The tricky part? How it gets taxed. Unlike regular dividends treated as income, liquidating dividends are typically seen as a return of capital. Depending on what you originally paid versus what you receive, you might end up with a capital gain or loss. This is where most people stumble - they don't expect the tax implications and suddenly face a bigger bill than anticipated.
Timing matters too. If you're receiving a liquidating dividend in a year where your income is already high, you could get pushed into a higher tax bracket. But if the company spreads distributions over multiple years, you can manage your tax liability way better. Strategic timing can actually save you meaningful money.
From a company perspective, issuing a liquidating dividend usually signals restructuring or dissolution. Sometimes it's voluntary - management and shareholders agree to shut down because the business isn't working anymore. Sometimes it's involuntary - creditors force liquidation when the company can't pay obligations. Either way, it signals something significant is happening.

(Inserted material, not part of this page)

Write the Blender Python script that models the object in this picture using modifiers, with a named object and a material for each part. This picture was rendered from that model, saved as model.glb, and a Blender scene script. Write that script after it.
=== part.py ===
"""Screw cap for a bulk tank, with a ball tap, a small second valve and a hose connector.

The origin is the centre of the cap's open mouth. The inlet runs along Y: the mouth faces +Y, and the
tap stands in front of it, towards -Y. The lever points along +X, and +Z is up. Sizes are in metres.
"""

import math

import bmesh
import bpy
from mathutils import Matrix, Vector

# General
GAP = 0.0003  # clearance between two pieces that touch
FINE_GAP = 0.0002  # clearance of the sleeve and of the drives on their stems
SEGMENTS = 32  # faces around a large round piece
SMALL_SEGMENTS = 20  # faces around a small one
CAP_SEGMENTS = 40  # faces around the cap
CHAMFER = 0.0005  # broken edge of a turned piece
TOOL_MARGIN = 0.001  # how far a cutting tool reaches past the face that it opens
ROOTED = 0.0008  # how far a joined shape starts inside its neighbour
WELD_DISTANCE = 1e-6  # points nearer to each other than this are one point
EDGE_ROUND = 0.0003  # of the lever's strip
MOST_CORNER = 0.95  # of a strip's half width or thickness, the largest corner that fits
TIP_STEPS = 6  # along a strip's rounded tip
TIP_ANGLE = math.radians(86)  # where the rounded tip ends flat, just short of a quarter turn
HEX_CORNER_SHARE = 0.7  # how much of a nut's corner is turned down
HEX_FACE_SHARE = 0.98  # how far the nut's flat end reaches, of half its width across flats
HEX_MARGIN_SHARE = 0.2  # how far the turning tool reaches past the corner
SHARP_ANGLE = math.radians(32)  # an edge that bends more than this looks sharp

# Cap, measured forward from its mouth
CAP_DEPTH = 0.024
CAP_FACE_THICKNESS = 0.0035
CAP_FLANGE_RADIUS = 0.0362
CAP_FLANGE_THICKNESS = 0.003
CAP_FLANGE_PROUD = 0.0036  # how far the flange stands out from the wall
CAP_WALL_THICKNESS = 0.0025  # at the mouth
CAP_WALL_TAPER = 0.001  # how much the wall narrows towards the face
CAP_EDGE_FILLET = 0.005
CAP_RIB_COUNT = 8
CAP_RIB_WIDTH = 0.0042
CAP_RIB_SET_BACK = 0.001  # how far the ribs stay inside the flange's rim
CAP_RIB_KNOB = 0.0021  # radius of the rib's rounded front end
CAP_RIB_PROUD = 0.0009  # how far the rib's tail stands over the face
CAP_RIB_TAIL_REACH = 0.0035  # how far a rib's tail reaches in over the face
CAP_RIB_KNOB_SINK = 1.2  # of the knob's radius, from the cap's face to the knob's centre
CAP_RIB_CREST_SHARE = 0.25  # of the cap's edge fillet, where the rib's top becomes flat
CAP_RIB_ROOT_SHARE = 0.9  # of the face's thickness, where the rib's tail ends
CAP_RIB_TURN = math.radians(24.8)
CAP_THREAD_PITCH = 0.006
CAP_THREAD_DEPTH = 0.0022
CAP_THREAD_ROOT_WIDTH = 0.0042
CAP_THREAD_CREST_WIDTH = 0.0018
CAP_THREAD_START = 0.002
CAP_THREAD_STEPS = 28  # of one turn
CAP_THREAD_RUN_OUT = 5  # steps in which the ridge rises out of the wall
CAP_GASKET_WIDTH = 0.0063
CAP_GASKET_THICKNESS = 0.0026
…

For investors receiving these dividends, there's both upside and downside. Immediate cash is always useful, especially during uncertain times. But you lose future growth potential since the company's asset base gets depleted. Plus the stock price typically takes a hit because the market sees declining company value.
Bottom line: liquidating dividends are fundamentally different from regular income distributions. If your holdings are involved in any kind of liquidation process, you really need to understand the tax consequences before the cash hits your account. The difference between planning ahead versus scrambling during tax season can be substantial.